Within the active-inference framework, minimizing uncertainty directly motivates the deployment of attentional effort required to navigate sensory strain. Operationally, this involves model updating, precision reweighting, and action/attention within an active inference framework, where attentional gain and noise suppression mechanisms enhance attended objects along the sensory pathways, and learned experiences modulate selection policies over time.
This perspective offers a concrete instantiation of this regulation: precision weights bias selection toward the target stream and away from distractors, integrating context and priors to maintain coherent tracking under load. Strain, in this sense, is a graded expression of how much precision must be reallocated across the scale space to keep inference stable, increasing when distractor salience rises or when target predictability falls. It also reflects the cost of maintaining long-horizon beliefs (e.g., conversational goals) against short-horizon exogenous overrides, with precision weights dynamically re-tuned as the (sensory) scene evolves for a specific example listening scenario. Because precision is context- and also experience-dependent, identical scenes can induce different strain profiles across individuals, as priors and learned contingencies shape the weighting of candidate streams and the thresholds for reallocation. Ultimately, sensory strain marks the ongoing effort of a unified, active inference system to minimize immediate and future surprise by continuously tuning precision across spatiotemporal scales by balancing rapid exogenous responses with sustained endogenous control to preserve perceptual stability in complex multisensory settings.

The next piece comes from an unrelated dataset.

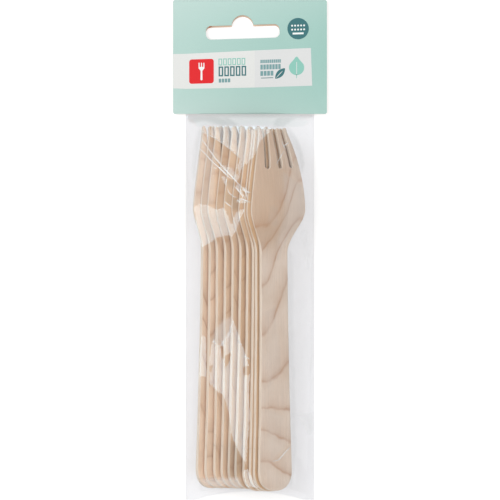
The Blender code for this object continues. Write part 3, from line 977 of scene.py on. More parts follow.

Future neuroergonomic research should adopt a first-principles, evolution-anchored approach to what environments humans are built for, especially given the growing sensory conflict and sensory strain that characterize the Anthropocene. This requires acknowledging that human perception operates through both core, species-typical constraints and mantle-level, experience-dependent plasticity, which jointly determine how far sensory and attentional mechanisms can be adapted through training or technology in contexts that induce conflict or sustained strain. Design must therefore build on this dual structure, respecting genetically entrenched limits while leveraging modulatory learning processes to scaffold safe adaptation. Within a multimodal active inference framework, we show that sensory conflict and sensory strain can be fruitfully modeled, offering a unified theoretical framework while acknowledging that empirical validation across contexts is still needed. Advances in neurophysiological decoding and attention-aware modality selection may help mitigate these Anthropocene-specific pressures by dynamically prioritizing and routing information. This potentially yields more resilient and effective human–technology interactions that are better aligned with human perceptual and attentional capacities in increasingly complex environments.